Requirements:
Extract and list every line that contains the word "rigid".

-------------------------

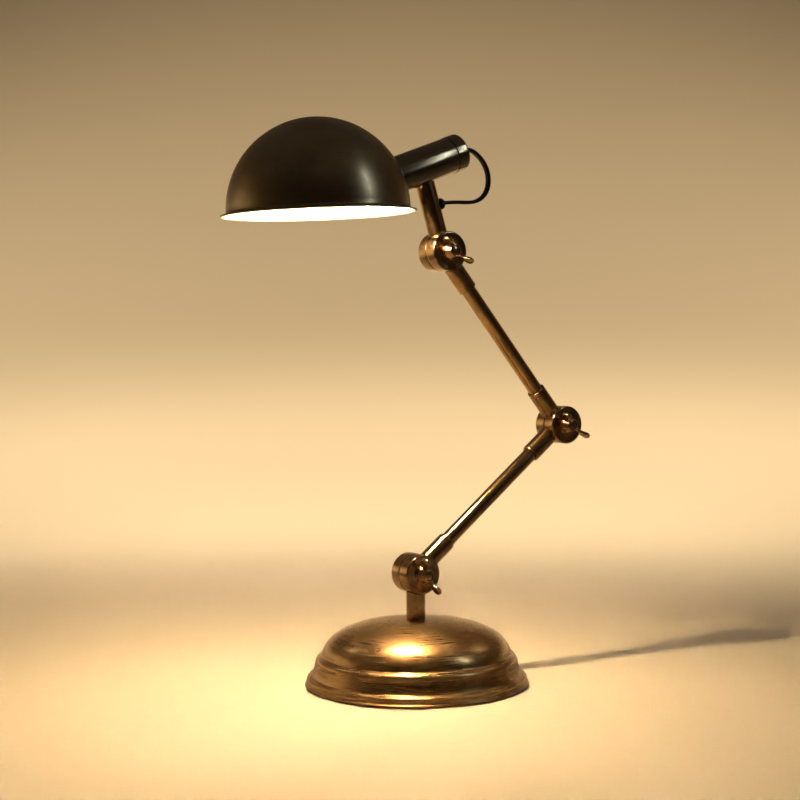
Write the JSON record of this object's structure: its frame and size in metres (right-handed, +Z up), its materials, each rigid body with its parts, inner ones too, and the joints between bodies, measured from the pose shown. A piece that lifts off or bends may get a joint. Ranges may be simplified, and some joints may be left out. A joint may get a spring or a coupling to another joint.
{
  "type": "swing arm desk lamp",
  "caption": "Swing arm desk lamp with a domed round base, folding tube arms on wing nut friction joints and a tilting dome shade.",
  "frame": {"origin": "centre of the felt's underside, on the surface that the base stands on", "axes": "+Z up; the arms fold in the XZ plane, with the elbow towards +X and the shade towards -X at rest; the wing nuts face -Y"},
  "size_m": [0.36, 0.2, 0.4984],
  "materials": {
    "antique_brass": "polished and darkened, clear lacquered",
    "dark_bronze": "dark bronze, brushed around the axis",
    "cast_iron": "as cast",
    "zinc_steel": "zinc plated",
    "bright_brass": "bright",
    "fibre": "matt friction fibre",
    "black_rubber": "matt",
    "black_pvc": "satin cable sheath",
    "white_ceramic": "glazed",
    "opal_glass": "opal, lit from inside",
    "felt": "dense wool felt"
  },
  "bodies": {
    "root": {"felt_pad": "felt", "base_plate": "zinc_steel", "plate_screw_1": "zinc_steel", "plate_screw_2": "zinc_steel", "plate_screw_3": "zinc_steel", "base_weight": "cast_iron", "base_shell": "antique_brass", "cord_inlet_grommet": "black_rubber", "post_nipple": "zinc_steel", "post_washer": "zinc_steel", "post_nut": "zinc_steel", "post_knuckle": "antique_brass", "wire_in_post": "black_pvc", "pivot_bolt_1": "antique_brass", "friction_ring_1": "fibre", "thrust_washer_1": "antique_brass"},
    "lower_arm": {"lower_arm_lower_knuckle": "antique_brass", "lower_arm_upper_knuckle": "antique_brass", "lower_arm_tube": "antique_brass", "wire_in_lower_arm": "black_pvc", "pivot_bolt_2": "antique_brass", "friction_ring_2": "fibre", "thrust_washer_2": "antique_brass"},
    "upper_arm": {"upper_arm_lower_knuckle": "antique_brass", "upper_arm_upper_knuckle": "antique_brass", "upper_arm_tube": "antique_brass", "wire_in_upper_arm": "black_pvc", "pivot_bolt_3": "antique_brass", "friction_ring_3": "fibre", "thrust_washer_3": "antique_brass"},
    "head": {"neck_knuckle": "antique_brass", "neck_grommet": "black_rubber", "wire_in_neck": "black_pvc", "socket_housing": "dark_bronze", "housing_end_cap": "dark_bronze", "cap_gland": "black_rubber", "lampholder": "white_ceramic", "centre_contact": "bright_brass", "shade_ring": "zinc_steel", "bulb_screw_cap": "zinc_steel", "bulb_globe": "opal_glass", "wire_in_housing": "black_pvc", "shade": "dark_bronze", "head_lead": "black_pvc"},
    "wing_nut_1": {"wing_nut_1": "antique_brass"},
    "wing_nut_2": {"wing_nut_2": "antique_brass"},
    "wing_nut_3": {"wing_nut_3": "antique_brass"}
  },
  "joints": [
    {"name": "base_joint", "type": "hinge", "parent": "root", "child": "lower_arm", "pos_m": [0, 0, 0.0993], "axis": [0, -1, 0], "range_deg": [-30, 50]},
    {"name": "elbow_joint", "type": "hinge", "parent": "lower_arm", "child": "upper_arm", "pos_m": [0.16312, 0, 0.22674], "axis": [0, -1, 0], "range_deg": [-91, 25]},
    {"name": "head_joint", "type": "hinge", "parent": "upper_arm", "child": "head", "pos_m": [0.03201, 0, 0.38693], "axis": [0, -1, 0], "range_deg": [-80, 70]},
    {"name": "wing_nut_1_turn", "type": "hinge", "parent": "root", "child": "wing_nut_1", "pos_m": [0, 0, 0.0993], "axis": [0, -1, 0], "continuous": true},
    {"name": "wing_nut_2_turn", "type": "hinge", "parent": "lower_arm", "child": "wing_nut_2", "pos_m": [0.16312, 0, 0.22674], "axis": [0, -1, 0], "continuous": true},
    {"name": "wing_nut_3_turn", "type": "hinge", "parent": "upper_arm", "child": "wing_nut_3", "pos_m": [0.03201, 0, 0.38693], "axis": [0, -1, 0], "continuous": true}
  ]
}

-------------------------

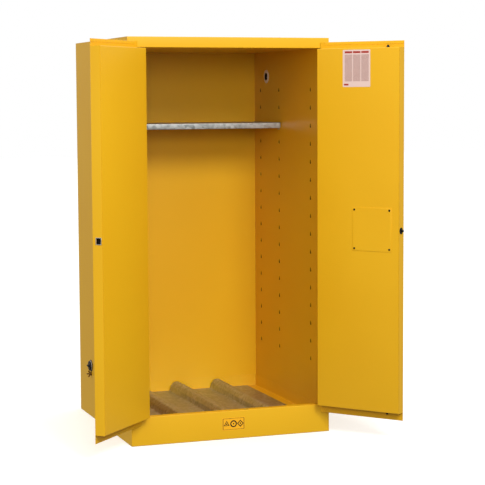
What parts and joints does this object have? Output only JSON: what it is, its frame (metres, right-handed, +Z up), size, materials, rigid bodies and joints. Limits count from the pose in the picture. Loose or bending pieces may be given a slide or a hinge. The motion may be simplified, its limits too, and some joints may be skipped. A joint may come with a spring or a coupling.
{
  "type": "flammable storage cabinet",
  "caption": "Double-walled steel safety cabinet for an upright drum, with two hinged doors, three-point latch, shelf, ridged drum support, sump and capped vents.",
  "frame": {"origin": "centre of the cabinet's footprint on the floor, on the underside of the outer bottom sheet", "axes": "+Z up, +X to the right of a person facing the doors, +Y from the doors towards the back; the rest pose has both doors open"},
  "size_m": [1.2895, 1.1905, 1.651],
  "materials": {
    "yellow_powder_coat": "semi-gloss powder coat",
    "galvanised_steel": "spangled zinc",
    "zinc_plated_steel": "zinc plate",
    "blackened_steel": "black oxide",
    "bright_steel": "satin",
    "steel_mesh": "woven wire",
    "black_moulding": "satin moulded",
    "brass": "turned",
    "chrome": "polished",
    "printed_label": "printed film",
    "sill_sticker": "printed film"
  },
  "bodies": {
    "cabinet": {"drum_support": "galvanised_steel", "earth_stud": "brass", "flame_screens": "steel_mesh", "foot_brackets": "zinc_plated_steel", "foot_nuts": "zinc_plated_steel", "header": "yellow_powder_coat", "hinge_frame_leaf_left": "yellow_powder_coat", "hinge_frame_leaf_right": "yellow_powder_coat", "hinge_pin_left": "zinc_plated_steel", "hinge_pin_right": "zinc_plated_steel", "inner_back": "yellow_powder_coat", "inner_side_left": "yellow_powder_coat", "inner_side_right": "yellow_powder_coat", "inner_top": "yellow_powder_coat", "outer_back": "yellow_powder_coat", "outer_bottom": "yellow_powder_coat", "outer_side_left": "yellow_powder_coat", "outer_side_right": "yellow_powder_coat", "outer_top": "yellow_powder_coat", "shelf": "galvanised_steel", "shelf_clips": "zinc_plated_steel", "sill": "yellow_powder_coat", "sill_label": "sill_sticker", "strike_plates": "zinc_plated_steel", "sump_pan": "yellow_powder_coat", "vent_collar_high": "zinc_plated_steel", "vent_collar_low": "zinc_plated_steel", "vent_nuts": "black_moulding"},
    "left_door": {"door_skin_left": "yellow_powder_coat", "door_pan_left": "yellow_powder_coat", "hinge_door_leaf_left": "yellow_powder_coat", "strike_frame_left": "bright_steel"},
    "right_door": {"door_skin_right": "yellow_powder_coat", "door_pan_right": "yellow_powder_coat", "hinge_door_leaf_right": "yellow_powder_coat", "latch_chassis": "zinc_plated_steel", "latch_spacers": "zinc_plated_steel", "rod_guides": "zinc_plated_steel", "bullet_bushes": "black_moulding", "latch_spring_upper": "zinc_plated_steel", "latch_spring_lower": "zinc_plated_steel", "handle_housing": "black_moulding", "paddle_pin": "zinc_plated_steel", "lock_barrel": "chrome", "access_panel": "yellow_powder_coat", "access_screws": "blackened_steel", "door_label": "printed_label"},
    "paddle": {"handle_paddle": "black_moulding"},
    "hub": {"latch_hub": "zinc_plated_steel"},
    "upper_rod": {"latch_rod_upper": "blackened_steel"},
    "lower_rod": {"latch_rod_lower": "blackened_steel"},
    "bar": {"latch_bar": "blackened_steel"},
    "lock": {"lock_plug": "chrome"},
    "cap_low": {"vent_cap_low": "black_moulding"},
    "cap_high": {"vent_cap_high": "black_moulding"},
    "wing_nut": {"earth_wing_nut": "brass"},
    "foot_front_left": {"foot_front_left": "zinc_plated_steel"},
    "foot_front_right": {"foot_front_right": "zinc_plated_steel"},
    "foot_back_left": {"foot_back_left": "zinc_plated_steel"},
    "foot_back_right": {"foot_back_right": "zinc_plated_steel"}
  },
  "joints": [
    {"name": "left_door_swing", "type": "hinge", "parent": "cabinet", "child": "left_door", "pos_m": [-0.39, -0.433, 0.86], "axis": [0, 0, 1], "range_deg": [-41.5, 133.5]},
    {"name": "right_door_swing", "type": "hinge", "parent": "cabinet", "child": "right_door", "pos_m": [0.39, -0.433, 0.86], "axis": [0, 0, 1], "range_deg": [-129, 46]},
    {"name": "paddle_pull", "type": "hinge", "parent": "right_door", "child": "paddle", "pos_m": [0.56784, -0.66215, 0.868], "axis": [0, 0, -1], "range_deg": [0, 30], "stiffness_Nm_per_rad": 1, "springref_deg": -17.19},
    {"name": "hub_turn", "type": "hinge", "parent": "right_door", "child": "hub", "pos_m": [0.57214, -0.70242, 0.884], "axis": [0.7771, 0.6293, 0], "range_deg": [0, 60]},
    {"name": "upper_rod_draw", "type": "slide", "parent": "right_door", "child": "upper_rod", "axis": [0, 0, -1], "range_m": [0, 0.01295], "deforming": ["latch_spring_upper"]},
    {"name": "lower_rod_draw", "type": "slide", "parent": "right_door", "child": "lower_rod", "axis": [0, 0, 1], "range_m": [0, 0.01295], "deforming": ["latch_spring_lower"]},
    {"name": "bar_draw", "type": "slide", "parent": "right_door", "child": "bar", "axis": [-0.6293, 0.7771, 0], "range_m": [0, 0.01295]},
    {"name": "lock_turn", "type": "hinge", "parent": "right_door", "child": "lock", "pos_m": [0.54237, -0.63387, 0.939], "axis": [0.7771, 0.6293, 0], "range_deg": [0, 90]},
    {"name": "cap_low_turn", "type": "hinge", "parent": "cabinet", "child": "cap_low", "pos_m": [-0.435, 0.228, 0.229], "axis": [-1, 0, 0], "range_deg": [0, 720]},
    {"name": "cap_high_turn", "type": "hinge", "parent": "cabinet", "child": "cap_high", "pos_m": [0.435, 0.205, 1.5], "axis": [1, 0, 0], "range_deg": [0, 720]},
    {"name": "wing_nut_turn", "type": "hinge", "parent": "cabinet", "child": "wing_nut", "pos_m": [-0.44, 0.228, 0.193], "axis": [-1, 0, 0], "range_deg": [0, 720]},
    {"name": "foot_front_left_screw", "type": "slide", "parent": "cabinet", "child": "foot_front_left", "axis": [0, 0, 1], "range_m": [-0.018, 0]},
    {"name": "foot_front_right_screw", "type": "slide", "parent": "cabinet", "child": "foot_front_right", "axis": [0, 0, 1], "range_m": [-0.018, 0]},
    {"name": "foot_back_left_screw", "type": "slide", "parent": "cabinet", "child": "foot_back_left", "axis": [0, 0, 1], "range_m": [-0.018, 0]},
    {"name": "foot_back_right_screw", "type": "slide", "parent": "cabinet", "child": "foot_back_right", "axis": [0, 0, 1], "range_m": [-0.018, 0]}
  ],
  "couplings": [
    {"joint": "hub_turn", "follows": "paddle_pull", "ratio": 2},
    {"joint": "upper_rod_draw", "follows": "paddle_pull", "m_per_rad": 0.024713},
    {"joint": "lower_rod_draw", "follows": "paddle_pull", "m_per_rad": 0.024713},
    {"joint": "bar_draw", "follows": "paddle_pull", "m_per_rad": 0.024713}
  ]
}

-------------------------

Solution:
Write the JSON record of this object's structure: its frame and size in metres (right-handed, +Z up), its materials, each rigid body with its parts, inner ones too, and the joints between bodies, measured from the pose shown. A piece that lifts off or bends may get a joint. Ranges may be simplified, and some joints may be left out. A joint may get a spring or a coupling to another joint.
What parts and joints does this object have? Output only JSON: what it is, its frame (metres, right-handed, +Z up), size, materials, rigid bodies and joints. Limits count from the pose in the picture. Loose or bending pieces may be given a slide or a hinge. The motion may be simplified, its limits too, and some joints may be skipped. A joint may come with a spring or a coupling.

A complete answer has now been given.